◆ WORK INSTRUCTIONS
Which lines run from the first one up to and including the one with "return box(x - 2.4, x"? Print exactly those.

########################################

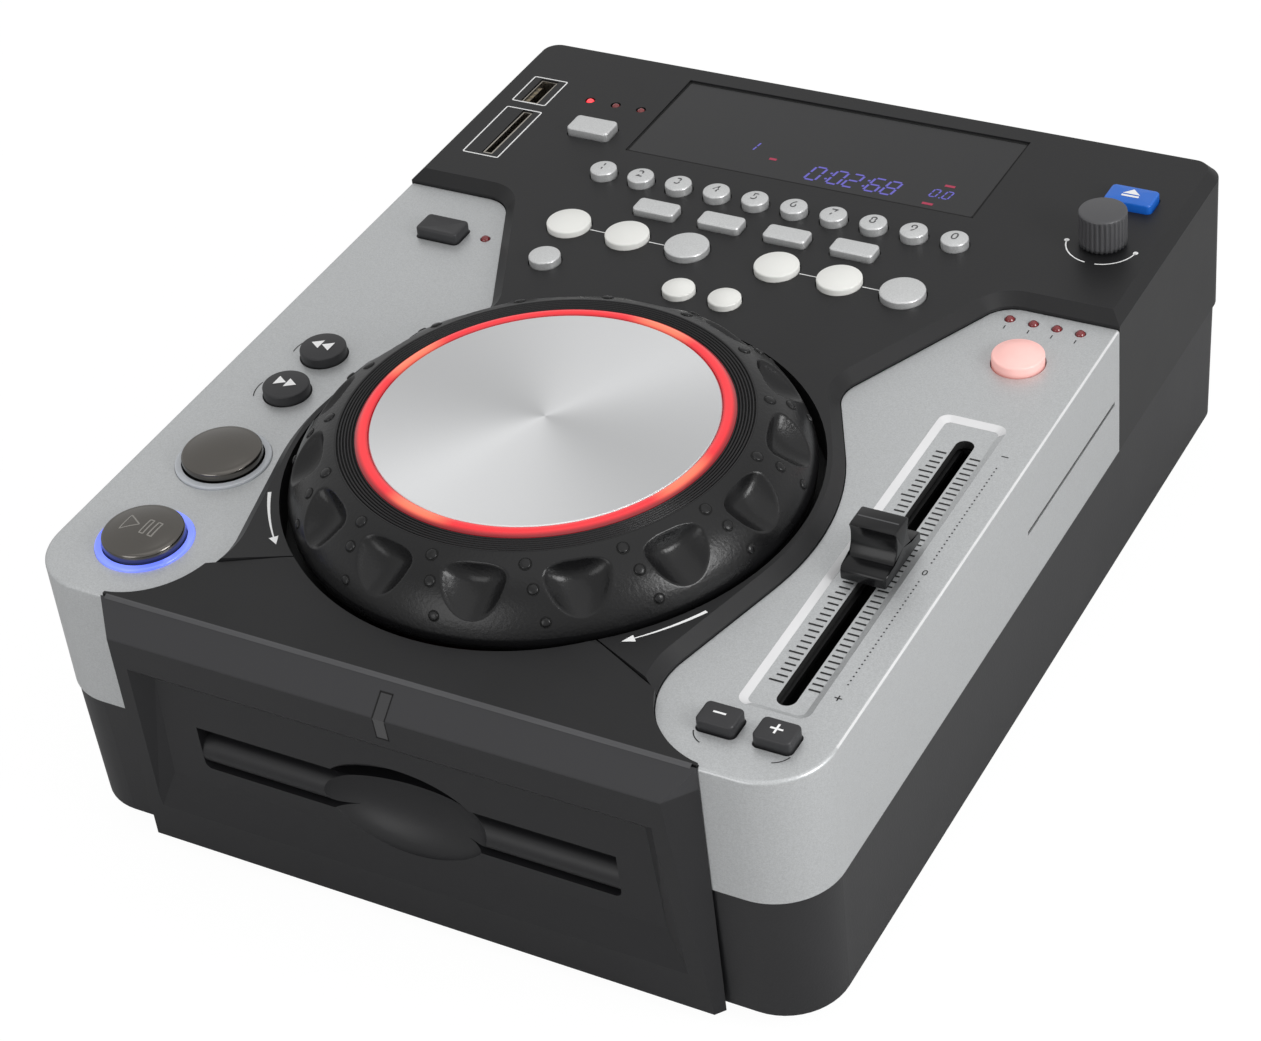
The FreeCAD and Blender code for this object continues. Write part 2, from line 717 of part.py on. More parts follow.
def pitch_fader_knob():
    y = fader_rest
    surface_z = wing_z(y) - fader_recess_depth
    base_z = surface_z + 5.4
    top = surface_z + 14.6
    base = box(fader_x - 6.6, fader_x + 6.6, y - 10.6, y + 10.6, surface_z + 2.0, base_z)
    base = base.makeChamfer(0.9, level_edges(base, base_z))
    grip = box(fader_x - 6.2, fader_x + 6.2, y - 5.4, y + 5.4, base_z, top)
    for side in (-1, 1):
        scoop = rod_along((fader_x - 9, y + side * 11.2, surface_z + 11.0),
                          (fader_x + 9, y + side * 11.2, surface_z + 11.0), 8.0)
        grip = grip.cut(scoop)
    grip = grip.makeFillet(0.6, level_edges(grip, top))
    stem = box(fader_x - 1.1, fader_x + 1.1, y - 4.3, y + 4.3, 74.0, surface_z + 2.0)
    slider = box(fader_x - 4.0, fader_x + 4.0, y - 4.3, y + 4.3, 74.0, 77.5)
    return base.fuse(grip).fuse(stem).fuse(slider).removeSplitter()


# Rotary selector
def encoder_knob():
    x, back = encoder_at
    low = deck_z(back) + 1.0
    top = low + 10.8
    knob = rod(x, back, low, top, 6.9)
    knob = knob.makeFillet(0.7, level_edges(knob, top))
    for index in range(24):
        angle = math.radians(15 * index)
        flute = rod(x + 7.15 * math.cos(angle), back + 7.15 * math.sin(angle), low - 1, top - 1.4, 0.55)
        knob = knob.cut(flute)
    shaft = rod(x, back, low - 12.0, low + 1, 2.95)
    return knob.fuse(shaft).removeSplitter()


# Circuit boards with one small switch under each key
def board_top(side):
    return (deck_front_z - deck_plate if side == "deck" else wing_front_z - wall) - 9.0


def switch_block(key):
    x, back = key["at"]
    base = board_top(key["on"])
    top = surface(key) - plate(key) - 5.0 - key_travel - 0.3
    return box(x - 2.4, x + 2.4, back - 2.4, back + 2.4, base - 0.1, top)


def control_boards():
    rear = box(-106, 106, 165, 276, board_top("deck") - 1.6, board_top("deck"))
    rear = rear.cut(rod(0, jog_back, 0, 200, well_radius + 4))
    rear = rear.cut(box(*usb_hole(0.6), 0, 200)).cut(box(*card_hole(0.6), 0, 200))
    rear = rear.cut(box(56, 120, 150, 206, 0, 200)).cut(box(-120, -56, 150, 206, 0, 200))
    x, back = encoder_at
    bush = rod(x, back, board_top("deck") - 0.1, deck_z(back) - deck_plate - 0.4, 5.5)
    rear = rear.fuse(bush).cut(rod(x, back, board_top("deck") - 0.6, 200, 3.0))
    left = box(-107, -80, 10, 192, board_top("wing") - 1.6, board_top("wing"))
    right_front = box(80, 106, 9, 21.5, board_top("wing") - 1.6, board_top("wing"))
    right_back = box(82, 108, 147.5, 192, board_top("wing") - 1.6, board_top("wing"))
    boards = [rear, left, right_front, right_back]
    for key in keys.values():
        x, back = key["at"]
        if key["on"] == "deck":
            place = 0
        elif x < 0:
            place = 1
        else:
            place = 2 if back < 50 else 3
        boards[place] = boards[place].fuse(switch_block(key))
    return Part.Compound([b.removeSplitter() for b in boards])


def main_board():
    board = box(-90, 90, 172, 262, 14.0, 15.6)
    posts = [rod(x, back, foot_height + wall, 14.0, 2.5) for x in (-82, 82) for back in (178, 256)]
    parts = [box(-84, -30, 200, 250, 15.6, 36), box(10, 34, 196, 220, 15.6, 18.0),
             box(48, 78, 190, 232, 15.6, 24.0)]
    parts += [rod(-18 + 12 * i, 246, 15.6, 32, 4.6) for i in range(3)]
    for piece in posts + parts:
        board = board.fuse(piece)
    return board.removeSplitter()


# Disc transport
spindle_back = 75.0
roller_back = 20.0
roller_radius = 4.0
rail_x = 16.0
sled_rest = 101.0


def transport_chassis():
    frame = box(-72, 72, 10, 152, 24.0, 26.0)
    frame = frame.cut(box(-24, 24, 92, 148, 0, 100))
    for side in (-1, 1):
        x0, x1 = sorted((side * 70.0, side * 72.0))
        frame = frame.fuse(box(x0, x1, 10, 152, 24.0, 50.0))
        x0, x1 = sorted((side * 65.5, side * 67.5))
        ear = box(x0, x1, roller_back - 4, roller_back + 4, 25.0, 48.5)
        frame = frame.fuse(ear)
        frame = frame.cut(rod_along((side * 65, roller_back, 43.2), (side * 69, roller_back, 43.2), 1.55))
        frame = frame.fuse(rod(side * 60, 30, foot_height + wall, 24.2, 3.0))
        frame = frame.fuse(rod(side * 60, 140, foot_height + wall, 24.2, 3.0))
        rail = rod_along((side * rail_x, 90, 32.0), (side * rail_x, 150, 32.0), 1.5)
        frame = frame.fuse(rail)
        frame = frame.fuse(box(side * rail_x - 3, side * rail_x + 3, 88, 91, 25, 35))
        frame = frame.fuse(box(side * rail_x - 3, side * rail_x + 3, 148.5, 151, 25, 35))
    motor = rod(0, spindle_back, 25, 36.5, 13.0)
    frame = frame.fuse(motor).cut(rod(0, spindle_back, 27, 60, 1.55))
    return frame.removeSplitter()


def feed_roller():
    roller = rod_along((-61, roller_back, 43.2), (61, roller_back, 43.2), roller_radius)
    shaft = rod_along((-68.5, roller_back, 43.2), (68.5, roller_back, 43.2), 1.5)
    return roller.fuse(shaft).removeSplitter()


def spindle_hub():
    table = rod(0, spindle_back, 42.5, 46.5, 13.5)
    nose = Part.makeCone(7.3, 5.0, 2.6, V(0, depth(spindle_back), 46.5))
    shaft = rod(0, spindle_back, 28.0, 42.5, 1.5)
    return table.fuse(nose).fuse(shaft).removeSplitter()


def laser_sled():
    body = box(-21, 21, sled_rest - 8, sled_rest + 8, 28.5, 38.0)
    for side in (-1, 1):
        bore = rod_along((side * rail_x, sled_rest - 20, 32.0), (side * rail_x, sled_rest + 20, 32.0), 1.58)
        body = body.cut(bore)
    lens = rod(0, sled_rest, 38.0, 40.5, 3.2)
    return body.fuse(lens).removeSplitter()


# Rear sockets and power switch, in the base's back wall
power_at = (78.0, 28.0)
rocker_tilt = 6.0
inlet_at = (38.0, 28.0)
line_out_x = (-84.0, -68.0)
control_x = -44.0
rear_face = case_depth - 0.65


def rear_cutouts():
    cuts = [box(power_at[0] - 11, power_at[0] + 11, case_depth - 8, case_depth + 5, 20.5, 35.5)]
    cuts.append(box(inlet_at[0] - 14.2, inlet_at[0] + 14.2, case_depth - 8, case_depth + 5, 17.8, 38.2))
    for x in line_out_x + (control_x,):
        cuts.append(rod_along((x, case_depth - 8, 28.0), (x, case_depth + 5, 28.0), 6.4))
    return cuts


def rear_sockets():
    solids = []
    x, z = inlet_at
    face = rear_face + 0.4
    shell = box(x - 14, x + 14, rear_face - 22, face, z - 10, z + 10)
    shell = shell.cut(box(x - 12.2, x + 12.2, rear_face - 16, face + 1, z - 8.2, z + 8.2))
    for dx in (-7.0, 0.0, 7.0):
        shell = shell.fuse(box(x + dx - 1, x + dx + 1, rear_face - 17, rear_face - 4, z - 2, z + 2))
    solids.append(shell.removeSplitter())
    for x in line_out_x:
        sleeve = rod_along((x, rear_face - 10, 28), (x, rear_face - 0.2, 28), 6.2)
        sleeve = sleeve.fuse(rod_along((x, rear_face - 0.2, 28), (x, rear_face + 0.2, 28), 4.2))
        solids.append(sleeve.cut(rod_along((x, rear_face - 8, 28), (x, rear_face + 1, 28), 1.7)).removeSplitter())
    jack = rod_along((control_x, rear_face - 12, 28), (control_x, rear_face + 0.2, 28), 5.8)
    solids.append(jack.cut(rod_along((control_x, rear_face - 11, 28), (control_x, rear_face + 1, 28), 1.8)))
    frame = box(power_at[0] - 10.8, power_at[0] + 10.8, rear_face - 14, rear_face + 0.4, 20.7, 35.3)
    frame = frame.cut(box(power_at[0] - 9.6, power_at[0] + 9.6, rear_face - 12, rear_face + 1, 21.9, 34.1))
    solids.append(frame)
    return Part.Compound(solids)


def power_switch():
    """A rocker that tips about its middle and rests on one side."""
    x, z = power_at
    pivot = V(x - 9.3, depth(rear_face - 6.0), z)
    rocker = Part.makeCylinder(5.6, 18.6, pivot, V(1, 0, 0))
    pad = box(x - 9.3, x + 9.3, rear_face - 5.6, rear_face + 0.2, z - 5.4, z + 5.4)
    for side in (-1, 1):
        pad = pad.cut(half_space((0, rear_face - 0.2, z), (0, 1.0, -side * 0.16)))
    rocker = rocker.fuse(pad).removeSplitter()
    rocker.rotate(pivot, V(1, 0, 0), rocker_tilt)
    return rocker


def rubber_feet():
    feet = []
    for x in (-86, 86):
        for back in (24, 262):
            foot = rod(x, back, 0, foot_height, 8.0)
            feet.append(foot.makeChamfer(0.8, level_edges(foot, 0)))
    return Part.Compound(feet)


def case_screws():
    screws = []
    for x in (-101, 101):
        for back in (22, 264):
            head = rod(x, back, foot_height + 1.6, foot_height + 3.9, 3.0)
            shank = rod(x, back, foot_height + 3.9, 30, 1.65)
            cross = box(x - 2, x + 2, back - 0.4, back + 0.4, foot_height + 1, foot_height + 2.8)
            cross = cross.fuse(box(x - 0.4, x + 0.4, back - 2, back + 2, foot_height + 1, foot_height + 2.8))
            screws.append(head.fuse(shank).cut(cross).removeSplitter())
    return Part.Compound(screws)


pieces = {
    "base_pan": base_pan,
    "top_shell": top_shell,
    "front_nose": front_nose,
    "left_wing": left_wing,
    "right_wing": right_wing,
    "disc_fascia": disc_fascia,
    "display_window": display_window,
    "media_ports": media_ports,
    "button_light_rings": button_light_rings,
    "status_lamps": status_lamps,
    "jog_rim": jog_rim,
    "jog_light_ring": jog_light_ring,
    "jog_disc": jog_disc,
    "jog_bearing": jog_bearing,
    "pitch_fader_body": pitch_fader_body,
    "pitch_fader_knob": pitch_fader_knob,
    "encoder_knob": encoder_knob,
    "control_boards": control_boards,
    "main_board": main_board,
    "transport_chassis": transport_chassis,
    "feed_roller": feed_roller,
    "spindle_hub": spindle_hub,
    "laser_sled": laser_sled,
    "rear_sockets": rear_sockets,
    "power_switch": power_switch,
    "rubber_feet": rubber_feet,
    "case_screws": case_screws,
}

os.makedirs("parts", exist_ok=True)
for name, make in pieces.items():
    save(name, make())
for name, key in keys.items():
    save(name, key_solid(key))
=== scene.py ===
import bpy
import bmesh
import json
import math
import numpy as np
from mathutils import Matrix, Vector


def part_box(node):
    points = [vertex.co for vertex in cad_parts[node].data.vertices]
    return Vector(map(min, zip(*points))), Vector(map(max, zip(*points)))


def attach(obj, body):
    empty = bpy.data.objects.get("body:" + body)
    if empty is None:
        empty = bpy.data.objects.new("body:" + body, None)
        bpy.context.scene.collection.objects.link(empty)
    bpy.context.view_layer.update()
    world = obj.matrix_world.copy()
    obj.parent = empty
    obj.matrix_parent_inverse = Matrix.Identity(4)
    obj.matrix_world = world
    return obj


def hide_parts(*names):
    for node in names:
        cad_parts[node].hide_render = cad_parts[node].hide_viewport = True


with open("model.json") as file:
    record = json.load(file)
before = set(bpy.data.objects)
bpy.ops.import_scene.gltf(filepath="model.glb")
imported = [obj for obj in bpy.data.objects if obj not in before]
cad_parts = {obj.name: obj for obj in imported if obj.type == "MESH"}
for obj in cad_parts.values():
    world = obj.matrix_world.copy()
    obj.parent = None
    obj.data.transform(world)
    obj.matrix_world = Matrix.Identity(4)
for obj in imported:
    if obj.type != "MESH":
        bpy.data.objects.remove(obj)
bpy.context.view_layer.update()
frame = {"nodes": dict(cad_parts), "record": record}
print("frame loaded")

mm = 0.001

# The case: heights of the two top surfaces at the wings' front plane, how they rise to the back, and
# how far the printing stands over them
case = {
    "deckFront": 89.5 * mm,
    "deckSlope": 0.009,
    "wingFront": 85.6 * mm,
    "wingSlope": 0.008,
    "printLift": 0.05 * mm,
}
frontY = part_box("left_wing")[0][1]
jogCentre = ((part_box("jog_disc")[0][0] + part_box("jog_disc")[1][0]) / 2,
             (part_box("jog_rim")[0][1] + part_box("jog_rim")[1][1]) / 2)


def deckZ(y):
    return case["deckFront"] + case["deckSlope"] * (y - frontY)


def wingZ(y):
    return case["wingFront"] + case["wingSlope"] * (y - frontY)


def place(x, back):
    # millimetres right of the middle and behind the wings' front plane, as a point in the frame
    return np.array([x * mm, frontY + back * mm])


# The jog wheel: radii and heights of its section, its hollows, dots and grooves; turns in degrees
jog = {
    "edgeRadius": 70.4 * mm,
    "middleRadius": 64.6 * mm,
    "flatRadius": 55.3 * mm,
    "boreRadius": 50.3 * mm,
    "edgeHeight": 89.9 * mm,
    "middleHeight": 100.6 * mm,
    "flatHeight": 106.2 * mm,
    "skirtHeight": 86.3 * mm,
    "hollows": 15,
    "hollowTurn": -77.5,
    "hollowHalfWidth": 9.3 * mm,
    "hollowLength": 15.0 * mm,
    "hollowStart": 3.6 * mm,
    "hollowDepth": 4.5 * mm,
    "hollowWidest": 0.35,
    "hollowTaper": 0.25,
    "hollowPowers": {"side": 2.2, "inner": 2.5, "outer": 2.2, "bowl": 0.9},
    "dotTurn": -89.5,
    "dotRadii": (58.8 * mm, 64.2 * mm, 69.0 * mm),
    "dotSizes": (1.45 * mm, 1.35 * mm, 1.25 * mm),
    "dotShifts": (0.0, 1.8, 4.0),
    "dotHeight": 0.55 * mm,
    "shadeRingWidth": 0.32 * mm,
    "grooves": 6,
    "grooveDepth": 0.55 * mm,
    "grooveFlats": (-0.8, 0.6),
    "boreDepth": 3.9 * mm,
    "lightRadius": 48.1 * mm,
}
groovePeriod = (jog["flatRadius"] - jog["boreRadius"]) / jog["grooves"]


# Materials
def operation(name, swapped=False):
    def method(self, other):
        return self.finish.math(name, *((other, self) if swapped else (self, other)))
    return method


class Value:
    # A socket of a material, so that shader maths reads as arithmetic
    def __init__(self, finish, socket):
        self.finish = finish
        self.socket = socket

    __add__ = __radd__ = operation("ADD")
    __mul__ = __rmul__ = operation("MULTIPLY")
    __sub__ = operation("SUBTRACT")
    __rsub__ = operation("SUBTRACT", swapped=True)
    __lt__ = operation("LESS_THAN")
    __gt__ = operation("GREATER_THAN")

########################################

◆ REPLY TO THE EXERCISE
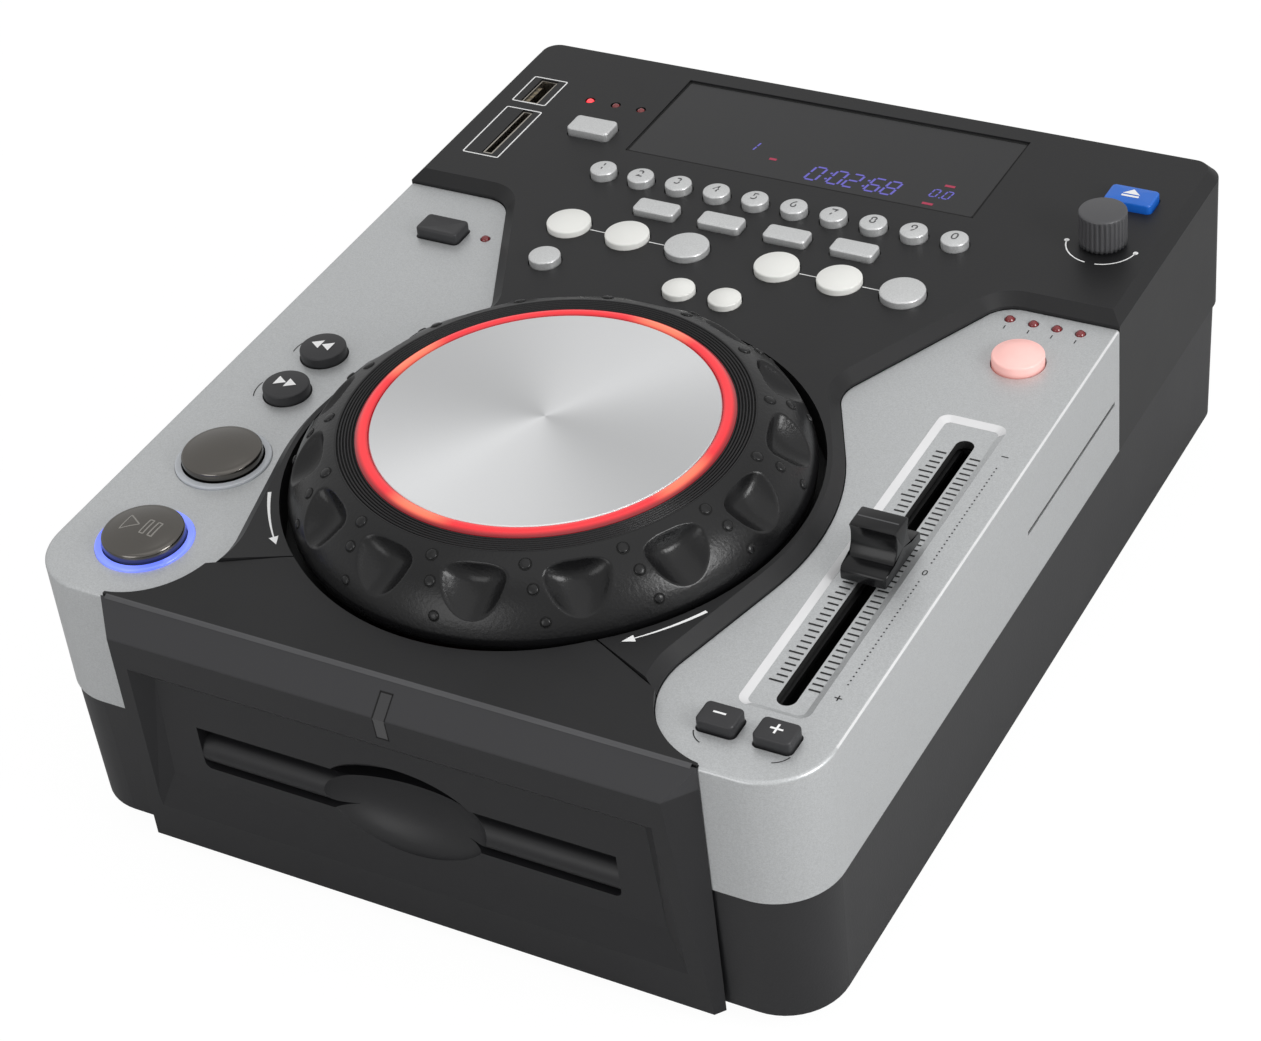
The FreeCAD and Blender code for this object continues. Write part 2, from line 717 of part.py on. More parts follow.
def pitch_fader_knob():
    y = fader_rest
    surface_z = wing_z(y) - fader_recess_depth
    base_z = surface_z + 5.4
    top = surface_z + 14.6
    base = box(fader_x - 6.6, fader_x + 6.6, y - 10.6, y + 10.6, surface_z + 2.0, base_z)
    base = base.makeChamfer(0.9, level_edges(base, base_z))
    grip = box(fader_x - 6.2, fader_x + 6.2, y - 5.4, y + 5.4, base_z, top)
    for side in (-1, 1):
        scoop = rod_along((fader_x - 9, y + side * 11.2, surface_z + 11.0),
                          (fader_x + 9, y + side * 11.2, surface_z + 11.0), 8.0)
        grip = grip.cut(scoop)
    grip = grip.makeFillet(0.6, level_edges(grip, top))
    stem = box(fader_x - 1.1, fader_x + 1.1, y - 4.3, y + 4.3, 74.0, surface_z + 2.0)
    slider = box(fader_x - 4.0, fader_x + 4.0, y - 4.3, y + 4.3, 74.0, 77.5)
    return base.fuse(grip).fuse(stem).fuse(slider).removeSplitter()


# Rotary selector
def encoder_knob():
    x, back = encoder_at
    low = deck_z(back) + 1.0
    top = low + 10.8
    knob = rod(x, back, low, top, 6.9)
    knob = knob.makeFillet(0.7, level_edges(knob, top))
    for index in range(24):
        angle = math.radians(15 * index)
        flute = rod(x + 7.15 * math.cos(angle), back + 7.15 * math.sin(angle), low - 1, top - 1.4, 0.55)
        knob = knob.cut(flute)
    shaft = rod(x, back, low - 12.0, low + 1, 2.95)
    return knob.fuse(shaft).removeSplitter()


# Circuit boards with one small switch under each key
def board_top(side):
    return (deck_front_z - deck_plate if side == "deck" else wing_front_z - wall) - 9.0


def switch_block(key):
    x, back = key["at"]
    base = board_top(key["on"])
    top = surface(key) - plate(key) - 5.0 - key_travel - 0.3
    return box(x - 2.4, x + 2.4, back - 2.4, back + 2.4, base - 0.1, top)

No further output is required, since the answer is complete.